Юрг Иенач (Мейер) - страница 101

— Вы приехали прямо из Финстермюнца?

Иенач почтительно стоял перед откинувшимся на спинку кресла герцогом и пристально вглядывался в его благородные черты, которые изменились не только от тяжелой болезни… Полковника испугала печать затаенной скорби, которая проступала особенно явственно, когда герцог опускал свои светлые, лучистые глаза.

Иеначу не терпелось узнать, скреплен ли в Сен-Жермене королевской подписью тот договор, на который сам он здесь, в Граубюндене, положил столько трудов. Но, глядя в это изможденное лицо, он, никогда ни перед чем не отступавший, не отважился задать роковой вопрос. И ограничился тем, что, отвечая герцогу, подробно рассказал, как были установлены на время перемирия границы между Тиролем и Нижним Энгадином.

— Австрияки — народ неповоротливый и дотошный: мне пришлось задержаться и даже побывать в Инсбруке, — говорил он. — Будь я здесь, никогда бы мои строптивые товарищи не посмели без вашего дозволения покинуть доверенные им посты и вместо приветствия, на первых же порах встретить вас в Тузисе возмутительным ослушанием. Мне едва удалось оградить вас от самых непозволительных выпадов, — нерешительно добавил он, — не видя другого средства, я вынужден был поручиться всем своим достоянием в том, что товарищи мои получат долг, оставшийся за французским правительством. Надеюсь, вы не поставите мне в укор мою безграничную преданность, — вкрадчиво заключил он.

Содрогнувшись всем телом, герцог глубже откинулся в кресле, и страдальческая складка резче обозначилась на его лице. Его ужаснула мысль о том, какую грозную власть приобретает над ним человек, оказавший ему такую неслыханную и непрошеную услугу. Однако он сдержался.

— Благодарю вас, мой друг, — сказал он только. — Вы не потерпите ущерба, доколе сам я чем-то владею. Я послал Ланье вперед, чтобы он удовлетворил офицеров некоторой толикой денег, боюсь, что он взял с ними неверный тон.
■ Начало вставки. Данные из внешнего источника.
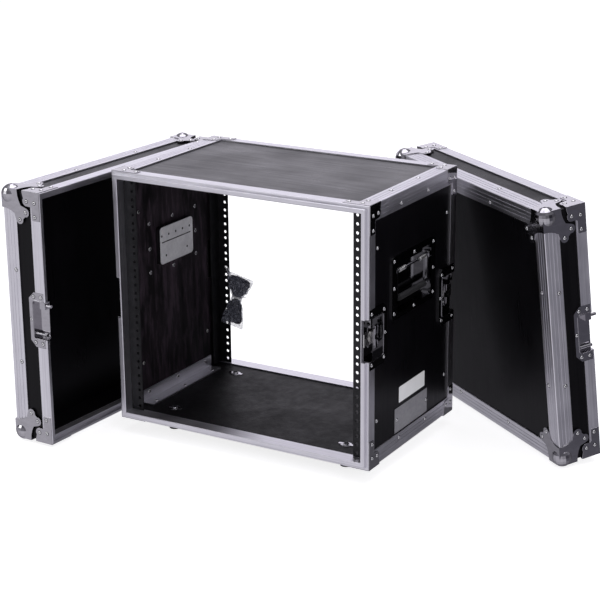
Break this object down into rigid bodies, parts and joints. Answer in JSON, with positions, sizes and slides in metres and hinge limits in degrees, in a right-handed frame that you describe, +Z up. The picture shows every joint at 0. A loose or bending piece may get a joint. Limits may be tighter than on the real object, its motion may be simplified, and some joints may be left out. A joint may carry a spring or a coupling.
{
  "type": "equipment rack case",
  "caption": "Rack flight case of laminated plywood in aluminium edging, with rack rails, recessed handles, twist latches and two lift-off lids standing beside it.",
  "frame": {"origin": "middle of the footprint of the whole arrangement, on the surface it stands on", "axes": "+X across the case's front, to the right as seen from its front; +Y from the front opening to the rear one; +Z up"},
  "size_m": [0.9946, 0.739, 0.504],
  "materials": {
    "black_laminate": "glossy black laminate on plywood, fine leathery texture",
    "aluminium": "satin extruded, fine long grooves",
    "chrome": "bright plated pressing",
    "zinc": "zinc plated",
    "black_steel": "black powder coat",
    "black_grip": "black rubber grip on a steel bail",
    "rubber": "matt",
    "clear_film": "clear thin film"
  },
  "bodies": {
    "case_body": {"top_panel": "black_laminate", "floor_panel": "black_laminate", "left_side_panel": "black_laminate", "right_side_panel": "black_laminate", "front_rim": "aluminium", "rear_rim": "aluminium", "bottom_left_edge_angle": "aluminium", "bottom_right_edge_angle": "aluminium", "top_left_edge_angle": "aluminium", "top_right_edge_angle": "aluminium", "left_floor_angle": "aluminium", "right_floor_angle": "aluminium", "front_left_rack_rail": "black_steel", "front_right_rack_rail": "black_steel", "rear_left_rack_rail": "black_steel", "rear_right_rack_rail": "black_steel", "front_left_foot": "rubber", "front_right_foot": "rubber", "rear_left_foot": "rubber", "rear_right_foot": "rubber", "name_plate": "zinc", "screw_bag": "clear_film", "left_handle_dish": "chrome", "right_handle_dish": "chrome", "front_left_latch_dish": "chrome", "front_right_latch_dish": "chrome", "rear_left_latch_dish": "chrome", "rear_right_latch_dish": "chrome"},
    "front_lid": {"front_lid_tray": "black_laminate", "front_lid_rim": "aluminium", "front_lid_edge_frame": "aluminium", "front_lid_bottom_left_ball_corner": "chrome", "front_lid_bottom_right_ball_corner": "chrome", "front_lid_top_left_ball_corner": "chrome", "front_lid_top_right_ball_corner": "chrome", "front_lid_left_keeper": "chrome", "front_lid_right_keeper": "chrome"},
    "rear_lid": {"rear_lid_tray": "black_laminate", "rear_lid_rim": "aluminium", "rear_lid_edge_frame": "aluminium", "rear_lid_bottom_left_ball_corner": "chrome", "rear_lid_bottom_right_ball_corner": "chrome", "rear_lid_top_left_ball_corner": "chrome", "rear_lid_top_right_ball_corner": "chrome", "rear_lid_left_keeper": "chrome", "rear_lid_right_keeper": "chrome"},
    "left_handle": {"left_handle_bail": "black_grip"},
    "right_handle": {"right_handle_bail": "black_grip"},
    "front_left_rotor": {"front_left_latch_rotor": "zinc"},
    "front_left_key": {"front_left_latch_key": "chrome"},
    "front_left_tongue": {"front_left_latch_tongue": "zinc"},
    "front_right_rotor": {"front_right_latch_rotor": "zinc"},
    "front_right_key": {"front_right_latch_key": "chrome"},
    "front_right_tongue": {"front_right_latch_tongue": "zinc"},
    "rear_left_rotor": {"rear_left_latch_rotor": "zinc"},
    "rear_left_key": {"rear_left_latch_key": "chrome"},
    "rear_left_tongue": {"rear_left_latch_tongue": "zinc"},
    "rear_right_rotor": {"rear_right_latch_rotor": "zinc"},
    "rear_right_key": {"rear_right_latch_key": "chrome"},
    "rear_right_tongue": {"rear_right_latch_tongue": "zinc"}
  },
  "joints": [
    {"name": "front_lid_lift", "type": "slide", "parent": "case_body", "child": "front_lid", "axis": [0, 0, 1], "range_m": [0, 0.3]},
    {"name": "rear_lid_lift", "type": "slide", "parent": "case_body", "child": "rear_lid", "axis": [0, 0, 1], "range_m": [0, 0.3]},
    {"name": "left_handle_swing", "type": "hinge", "parent": "case_body", "child": "left_handle", "pos_m": [-0.33988, -0.06353, 0.362], "axis": [0, 1, 0], "range_deg": [0, 90], "stiffness_Nm_per_rad": 0.15, "springref_deg": -20.05},
    {"name": "right_handle_swing", "type": "hinge", "parent": "case_body", "child": "right_handle", "pos_m": [0.17772, -0.06353, 0.362], "axis": [0, -1, 0], "range_deg": [0, 90], "stiffness_Nm_per_rad": 0.15, "springref_deg": -20.05},
    {"name": "front_left_latch_turn", "type": "hinge", "parent": "case_body", "child": "front_left_rotor", "pos_m": [-0.33478, -0.20553, 0.266], "axis": [-1, 0, 0], "range_deg": [0, 180]},
    {"name": "front_left_key_fold", "type": "hinge", "parent": "front_left_rotor", "child": "front_left_key", "pos_m": [-0.34093, -0.20553, 0.266], "axis": [0, 0, 1], "range_deg": [0, 90]},
    {"name": "front_left_tongue_slide", "type": "slide", "parent": "case_body", "child": "front_left_tongue", "axis": [0, -1, 0], "range_m": [0, 0.008]},
    {"name": "front_right_latch_turn", "type": "hinge", "parent": "case_body", "child": "front_right_rotor", "pos_m": [0.17262, -0.20553, 0.266], "axis": [1, 0, 0], "range_deg": [0, 180]},
    {"name": "front_right_key_fold", "type": "hinge", "parent": "front_right_rotor", "child": "front_right_key", "pos_m": [0.17877, -0.20553, 0.266], "axis": [0, 0, -1], "range_deg": [0, 90]},
    {"name": "front_right_tongue_slide", "type": "slide", "parent": "case_body", "child": "front_right_tongue", "axis": [0, -1, 0], "range_m": [0, 0.008]},
    {"name": "rear_left_latch_turn", "type": "hinge", "parent": "case_body", "child": "rear_left_rotor", "pos_m": [-0.33478, 0.07847, 0.266], "axis": [-1, 0, 0], "range_deg": [0, 180]},
    {"name": "rear_left_key_fold", "type": "hinge", "parent": "rear_left_rotor", "child": "rear_left_key", "pos_m": [-0.34093, 0.07847, 0.266], "axis": [0, 0, -1], "range_deg": [0, 90]},
    {"name": "rear_left_tongue_slide", "type": "slide", "parent": "case_body", "child": "rear_left_tongue", "axis": [0, 1, 0], "range_m": [0, 0.008]},
    {"name": "rear_right_latch_turn", "type": "hinge", "parent": "case_body", "child": "rear_right_rotor", "pos_m": [0.17262, 0.07847, 0.266], "axis": [1, 0, 0], "range_deg": [0, 180]},
    {"name": "rear_right_key_fold", "type": "hinge", "parent": "rear_right_rotor", "child": "rear_right_key", "pos_m": [0.17877, 0.07847, 0.266], "axis": [0, 0, 1], "range_deg": [0, 90]},
    {"name": "rear_right_tongue_slide", "type": "slide", "parent": "case_body", "child": "rear_right_tongue", "axis": [0, 1, 0], "range_m": [0, 0.008]}
  ],
  "couplings": [
    {"joint": "front_left_tongue_slide", "follows": "front_left_latch_turn", "m_per_rad": 0.00254},
    {"joint": "front_right_tongue_slide", "follows": "front_right_latch_turn", "m_per_rad": 0.00254},
    {"joint": "rear_left_tongue_slide", "follows": "rear_left_latch_turn", "m_per_rad": 0.00254},
    {"joint": "rear_right_tongue_slide", "follows": "rear_right_latch_turn", "m_per_rad": 0.00254}
  ]
}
— Он жестоко оскорбил их. В этом я должен согласиться с ними и просить вашу светлость о его отозваний. За его грубые окрики и за насмешки, задевающие лично нас, я на него не в обиде; но мне из верного источника известно, что он оспаривает за моим отечеством, как за малой страной, самое право на существование. Здесь, на собственной нашей земле, он осмеливается презрительно заявлять, что мы лишь ничтожный привесок Франции, — вот от этого у каждого граубюнденца душа переворачивается, и мы не потерпим, чтобы такой человек впредь ел наш хлеб и пил наше вино! Сделайте милость, добейтесь его отставки, — попросил он, смягчая тон.